My Lords, I accept the argument relating to mandatory awards, but would not it be possible for advice to be offered on the application of the discretionary awards which give a prescribed income scale and a limit of help?

Lord CROWTHER-HUNT

My Lords, I was coming to that point when the noble Lord intervened, because I wanted to answer the question which was specifically put to me regarding the advice which the Department could give so far as local authorities and discretionary awards are concerned. As noble Lords will appreciate, the difficulty here is that of giving advice about discretionary awards. The more we give advice about discretionary awards and how local authorities should use their discretion, the less discretionary the awards would become. If we were to tell local authorities how to run their affairs—where they must exercise discretion and where they do not have to do so—we should be taking this out of the discretionary award area. At a time like this, when local authorities are under such pressure—I noted that the noble Lord, Lord Alexander of Potterhill, was saying that it is when this happens that they are in great financial difficulty—what they can cut back on is the area of their discretionary decision. Therefore, the noble Lord was urging upon me that at this time it is more important than ever to tell them how to exercise their discretion.

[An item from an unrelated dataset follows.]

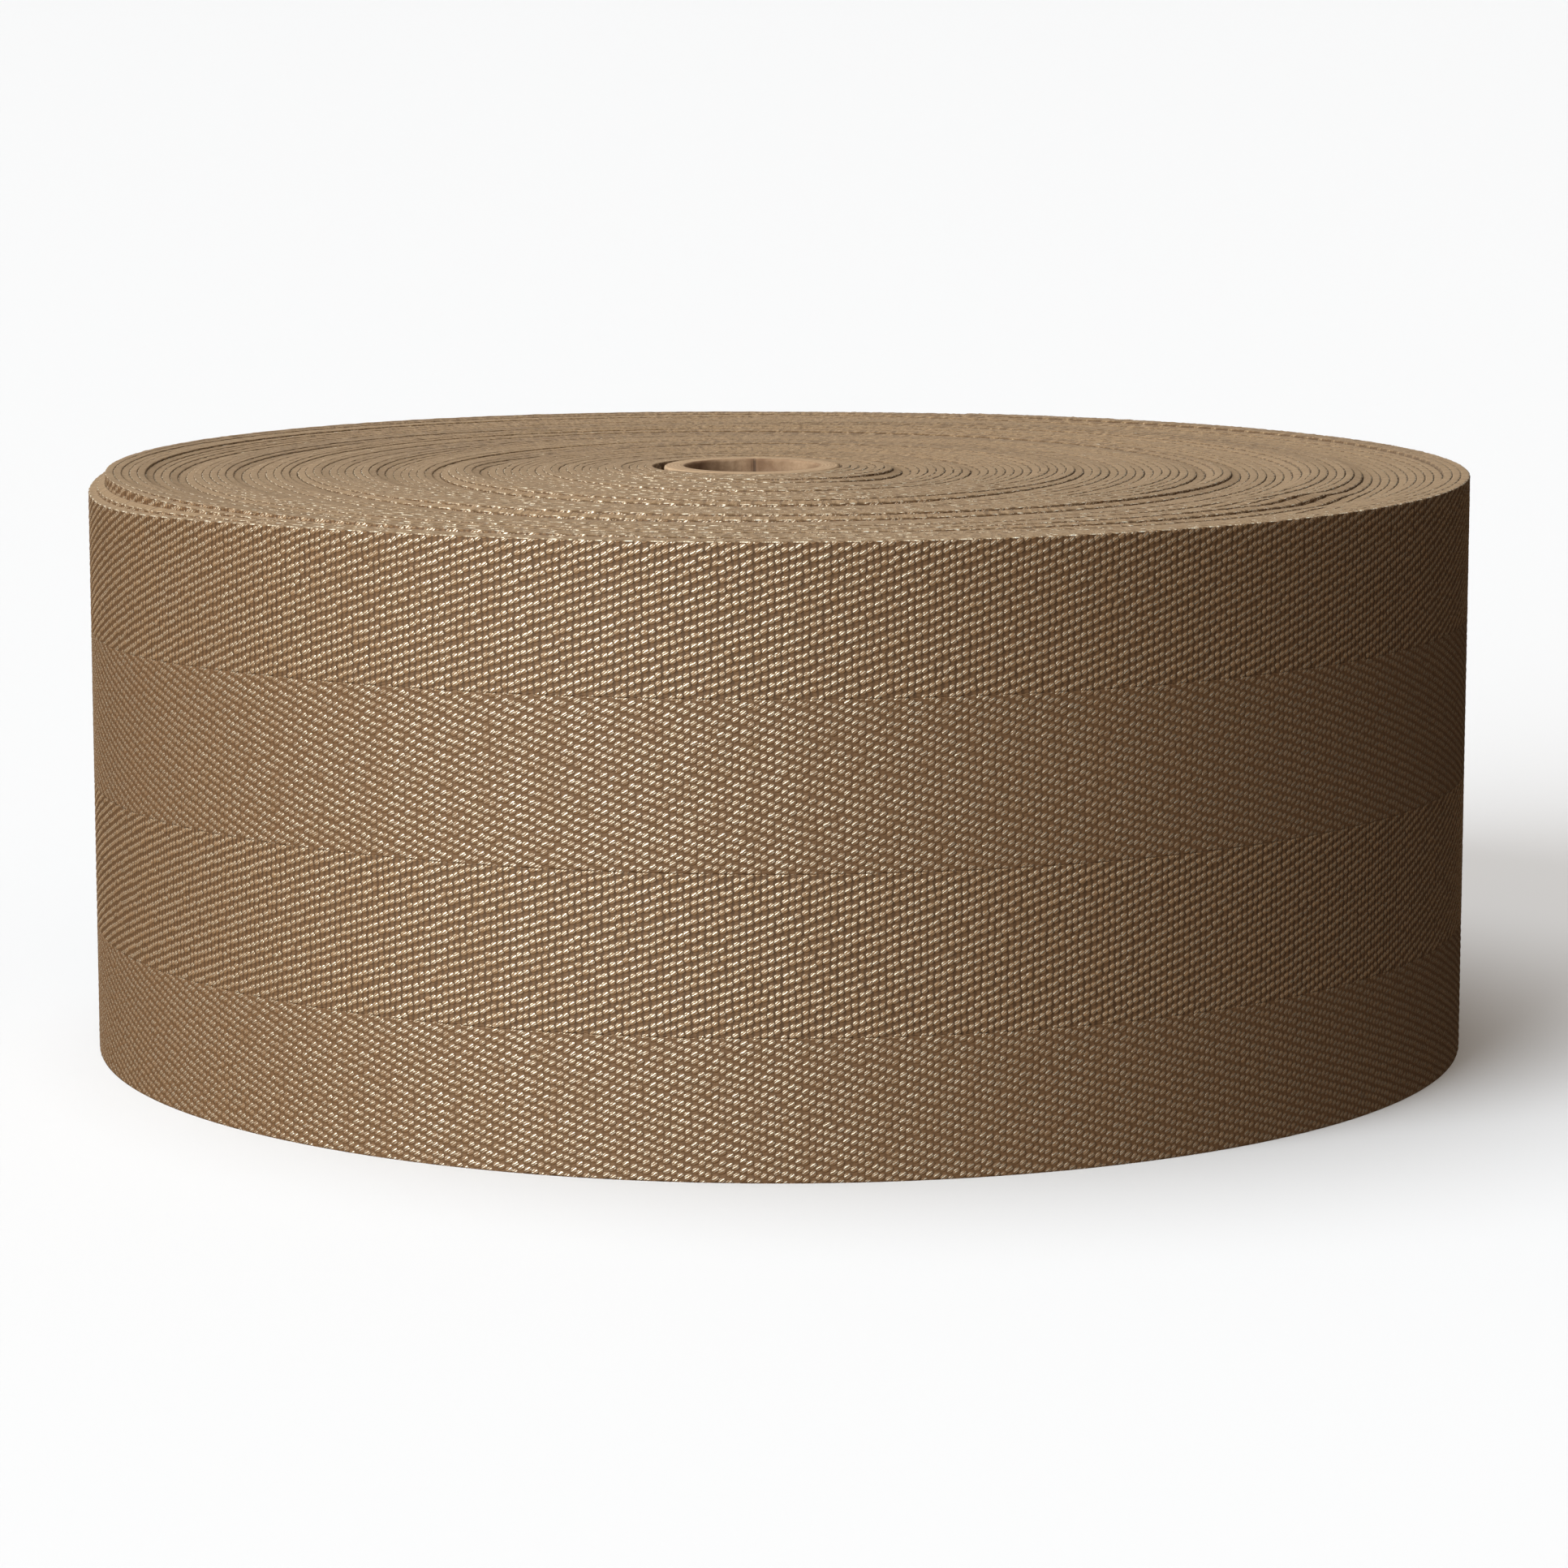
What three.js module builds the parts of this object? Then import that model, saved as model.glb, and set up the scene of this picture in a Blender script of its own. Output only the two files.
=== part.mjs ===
// A roll of carpet binding tape: woven tape wound in a flat spiral on a paperboard tube.
// Millimetres, +Z up. The roll lies on its side edge, and the origin is on the surface under the middle of the roll.
import * as THREE from 'three';

// Driving dimensions.
const ROLL_RADIUS = 84.5; // the outermost turn, at the tape's end
const TAPE_WIDTH = 70; // the height of the roll as it lies
const TAPE_THICKNESS = 1;
const CORE_RADIUS = 10.8;
const CORE_WALL = 2.6;
const CORE_PROUD = 0.4; // the tube stands this far above the tape
const CORE_CENTRE = new THREE.Vector2(-3.4, 1.5); // the tape is wound a little tighter on one side
const CORE_CHAMFER = 0.3;
const CORE_SIDES = 48;

// The tape's first turn fits the tube with the least gap on the right and a wider one on the left.
const FIT_GAP = 0.3;
const LOOSE_GAP = 1.5;

// The outer end of the tape lies flat at the back. Its edge is a step one thickness high.
const END_ANGLE = 72; // degrees, counted from +X towards +Y
const END_STEP = 0.8; // degrees that the step takes
const OUTER_CENTRE = new THREE.Vector2(-0.25, 0.25); // sets the spiral outline square over the origin
const STEPS_ROUND = 72;

const RIM_ROUND = 0.45; // how far the woven edge is rounded at the outermost turn
const CREASE_DEPTH = 0.9; // the dark creases between two groups of turns

// Groups of turns on the upper face, from the core outwards. Each ends at a share of the way from the hole to the rim.
// Its level is measured from the tape's width: a mean, a swing round the roll that is highest at an angle, and a dip
// where its turns have slipped down.
const GROUPS = [
  { end: 0.097, level: 0.3, swing: 0.1, highAt: 270, dip: 0, dipAt: 0 },
  { end: 0.214, level: 0.1, swing: 0.1, highAt: 200, dip: 0.3, dipAt: 330 },
  { end: 0.308, level: -0.1, swing: 0.1, highAt: 110, dip: 0.2, dipAt: 260 },
  { end: 0.385, level: 0.2, swing: 0.1, highAt: 300, dip: 0.4, dipAt: 140 },
  { end: 0.488, level: -0.1, swing: 0.2, highAt: 60, dip: 0.3, dipAt: 290 },
  { end: 0.584, level: 0.1, swing: 0.2, highAt: 240, dip: 0.3, dipAt: 80 },
  { end: 0.632, level: 0.3, swing: 0.2, highAt: 280, dip: 0.2, dipAt: 10 },
  { end: 0.733, level: -0.1, swing: 0.2, highAt: 150, dip: 0.3, dipAt: 245 },
  { end: 0.836, level: 0.2, swing: 0.2, highAt: 310, dip: 0.4, dipAt: 100 },
  { end: 0.895, level: 0, swing: 0.2, highAt: 215, dip: 0.5, dipAt: 320 },
  { end: 0.965, level: 0.2, swing: 0.3, highAt: 205, dip: 0.5, dipAt: 60 },
  { end: 1, level: 0.1, swing: 0.3, highAt: 305, dip: 1.7, dipAt: 196 },
];
const DIP_SPREAD = 26; // degrees from the middle of a dip to where it has mostly gone

// Where a group's flat crest begins and ends, as shares of its breadth.
const CREST_FROM = 0.2;
const CREST_TO = 0.8;

const radians = THREE.MathUtils.degToRad;

// Joins rows of points that run round the part into one closed body. Every row is a ring with the same number of
// points, and the rows go round the section: over the top outwards, down the outside, inwards below, up the hole.
function closedRing(rows) {
  const around = rows[0].length;
  const positions = rows.flat().flatMap((point) => point.toArray());
  const indices = [];
  rows.forEach((row, i) => {
    const next = (i + 1) % rows.length;
    for (let j = 0; j < around; j += 1) {
      const after = (j + 1) % around;
      const corners = [i * around + j, next * around + j, next * around + after, i * around + after];
      indices.push(corners[0], corners[1], corners[2], corners[0], corners[2], corners[3]);
    }
  });
  const geometry = new THREE.BufferGeometry();
  geometry.setAttribute('position', new THREE.Float32BufferAttribute(positions, 3));
  geometry.setIndex(indices);
  geometry.computeVertexNormals();
  return geometry;
}

// The angles of the columns of points: evenly round from the tape's end, then a narrow one that holds the step.
function columnAngles() {
  const angles = [];
  for (let i = 0; i < STEPS_ROUND; i += 1) {
    angles.push(END_ANGLE + (i * 360) / STEPS_ROUND);
  }
  angles.push(END_ANGLE + 360 - END_STEP);
  return angles;
}

// A ring of turns: share 0 is the hole and share 1 is the outermost turn, whose centres are the tube's and the
// roll's. The outermost turn alone winds outwards, by one thickness in the round that ends at the tape's end.
function turnPoint(share, angle, inset, height) {
  const holeRadius = (CORE_RADIUS + (FIT_GAP + LOOSE_GAP) / 2) / Math.cos(Math.PI / STEPS_ROUND);
  const holeCentre = new THREE.Vector2(CORE_CENTRE.x - (LOOSE_GAP - FIT_GAP) / 2, CORE_CENTRE.y);
  const centre = new THREE.Vector2().lerpVectors(holeCentre, OUTER_CENTRE, share);
  const unwound = share === 1 ? TAPE_THICKNESS * (1 - (angle - END_ANGLE) / 360) : 0;
  const radius = THREE.MathUtils.lerp(holeRadius, ROLL_RADIUS, share) - unwound - inset;
  const turn = radians(angle);
  return new THREE.Vector3(centre.x + radius * Math.cos(turn), centre.y + radius * Math.sin(turn), height);
}

// The height of a group's crest at an angle round the roll.
function groupHeight(group, angle) {
  const swing = group.swing * Math.cos(radians(angle - group.highAt));
  const fromDip = Math.abs(THREE.MathUtils.euclideanModulo(angle - group.dipAt + 180, 360) - 180);
  const dip = group.dip * Math.exp(-((fromDip / DIP_SPREAD) ** 2));
  return TAPE_WIDTH + group.level + swing - dip;
}

// The roll itself, one solid: rings of turns with creases between them on top, a rounded rim and a flat underside.
function woundTape() {
  const angles = columnAngles();
  const row = (share, inset, heightAt) => angles.map((angle) => turnPoint(share, angle, inset, heightAt(angle)));
  const rows = [];
  GROUPS.forEach((group, i) => {
    const start = i === 0 ? 0 : GROUPS[i - 1].end;
    const inner = GROUPS[Math.max(i - 1, 0)];
    const breadth = group.end - start;
    const crest = (angle) => groupHeight(group, angle);
    const crease = (angle) => Math.min(groupHeight(inner, angle), crest(angle)) - CREASE_DEPTH;
    rows.push(row(start, 0, crease));
    rows.push(row(start + CREST_FROM * breadth, 0, crest));
    if (i < GROUPS.length - 1) {
      rows.push(row(start + CREST_TO * breadth, 0, crest));
    }
  });
  const rim = GROUPS[GROUPS.length - 1];
  rows.push(row(1, RIM_ROUND, (angle) => groupHeight(rim, angle)));
  rows.push(row(1, 0, (angle) => groupHeight(rim, angle) - RIM_ROUND));
  rows.push(row(1, 0, () => RIM_ROUND));
  rows.push(row(1, RIM_ROUND, () => 0));
  rows.push(row(0, 0, () => 0));
  return closedRing(rows);
}

// The paperboard tube, turned as one closed section with its edges slightly broken.
function coreTube() {
  const inner = CORE_RADIUS - CORE_WALL;
  const top = TAPE_WIDTH + CORE_PROUD;
  const section = [
    [inner, CORE_CHAMFER],
    [inner + CORE_CHAMFER, 0],
    [CORE_RADIUS - CORE_CHAMFER, 0],
    [CORE_RADIUS, CORE_CHAMFER],
    [CORE_RADIUS, top - CORE_CHAMFER],
    [CORE_RADIUS - CORE_CHAMFER, top],
    [inner + CORE_CHAMFER, top],
    [inner, top - CORE_CHAMFER],
    [inner, CORE_CHAMFER],
  ].map(([radius, height]) => new THREE.Vector2(radius, height));
  const geometry = new THREE.LatheGeometry(section, CORE_SIDES);
  geometry.rotateX(Math.PI / 2);
  return geometry;
}

const cloth = new THREE.MeshStandardMaterial({ color: 0x8c7150, roughness: 0.85, metalness: 0 });
const paperboard = new THREE.MeshStandardMaterial({ color: 0xb89e7d, roughness: 0.9, metalness: 0 });

const roll = new THREE.Group();

const tape = new THREE.Mesh(woundTape(), cloth);
tape.name = 'wound_tape';
roll.add(tape);

const core = new THREE.Mesh(coreTube(), paperboard);
core.name = 'core_tube';
core.position.set(CORE_CENTRE.x, CORE_CENTRE.y, 0);
roll.add(core);

export default roll;
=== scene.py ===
# A roll of carpet binding tape: woven herringbone twill tape, wound flat on a paperboard tube and lying
# on its side. Metres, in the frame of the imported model: +Z up, and the viewer looks along +Y.
import math
import bpy
import numpy as np
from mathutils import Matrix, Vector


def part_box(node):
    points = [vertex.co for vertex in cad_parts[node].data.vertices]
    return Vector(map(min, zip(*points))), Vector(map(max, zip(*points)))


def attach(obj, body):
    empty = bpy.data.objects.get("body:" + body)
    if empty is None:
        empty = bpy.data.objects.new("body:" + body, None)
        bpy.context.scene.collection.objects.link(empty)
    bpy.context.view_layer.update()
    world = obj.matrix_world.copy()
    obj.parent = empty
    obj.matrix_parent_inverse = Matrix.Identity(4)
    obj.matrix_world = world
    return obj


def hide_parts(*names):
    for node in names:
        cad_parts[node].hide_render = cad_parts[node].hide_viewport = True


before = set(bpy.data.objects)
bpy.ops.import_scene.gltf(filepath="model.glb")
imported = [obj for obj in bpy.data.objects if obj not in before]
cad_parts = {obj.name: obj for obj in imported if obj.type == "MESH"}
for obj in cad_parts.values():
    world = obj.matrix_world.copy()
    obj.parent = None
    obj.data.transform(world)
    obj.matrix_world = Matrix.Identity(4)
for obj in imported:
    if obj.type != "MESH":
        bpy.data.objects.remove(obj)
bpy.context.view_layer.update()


# The tube that the tape is wound on. A short length of plain paperboard tube, rolled from glued layers of
# brown paper, with an upright butt seam in the inner layer and slightly soft cut rims. It replaces the
# plain solid.
MM = 0.001
TUBE_WALL = 2.6 * MM
TUBE_RIM_ROUND = 0.35 * MM
TUBE_RIM_POINTS = 5
TUBE_SIDES = 180
TUBE_SEAM_ANGLE = 88
TUBE_SEAM_DEPTH = 0.3 * MM
TUBE_LAYER = 0.42 * MM
TUBE_UNEVEN = 0.02 * MM
TUBE_SEED = 3
tube_low, tube_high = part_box("core_tube")
TUBE_CENTRE = np.array([(tube_low[0] + tube_high[0]) / 2, (tube_low[1] + tube_high[1]) / 2])
TUBE_RADIUS = (tube_high[0] - tube_low[0]) / 2
BORE_RADIUS = TUBE_RADIUS - TUBE_WALL
TUBE_TOP = tube_high[2]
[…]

Also, it is all the more difficult to tell them how to exercise their discretion when they are in the midst of so many financial difficulties. Therefore, I was delighted to hear the noble Lord, Lord Sandford, ask whether other institutions could be encouraged to offer some help. The more help that other institutions—banks, industry or business—can give, the more delighted all of us will be. It is because of the difficulties of discretionary awards and so on in these times of hardship and difficulty for local authorities that in my discussions with the Open University I have tried to find a formula by which we could increase fees in such a way that it would not discourage the very groups of students whom we want to encourage. It is because I am so keen to do that that we shall be having further talks about it. In this context I am doing my best to try to produce a situation in which although there will undoubtedly have to be an increase in fees—and we all recognise that the majority of students will be able to meet that increase—for those who cannot meet those fees and those whom we particularly want to help this can be done in a way which will be encouraging to them. Therefore, I am having further discussions with the Open University on these questions.

I must not take up much more of the time of your Lordships' House, but may I say I am grateful to the noble Baroness for giving us this opportunity to explain the background to these problems. I fully understand your Lordships' apprehension that a lack of resources might now put at risk this great educational development. I hope that it will not; indeed, I am determined that it should not. While it is the university which is solely responsible for the final decision as to how its funds should be allocated, I can assure your Lordships of the Government's continued commitment to the openness of the Open University and to maintaining its standards. Naturally, in the present economic climate the Open University, like all other educational institutions, will have to operate within more severe financial restraints than ideally any of us would like. This is undoubtedly true and it is true everywhere. Nevertheless, I am confident that this university will continue to attract a very wide range of students and to maintain and enhance its well-established reputation of which we are all proud. I am trying to do my best to ensure that any fee increases that we have to introduce in the future will be introduced in a way which will not jeopardise its success.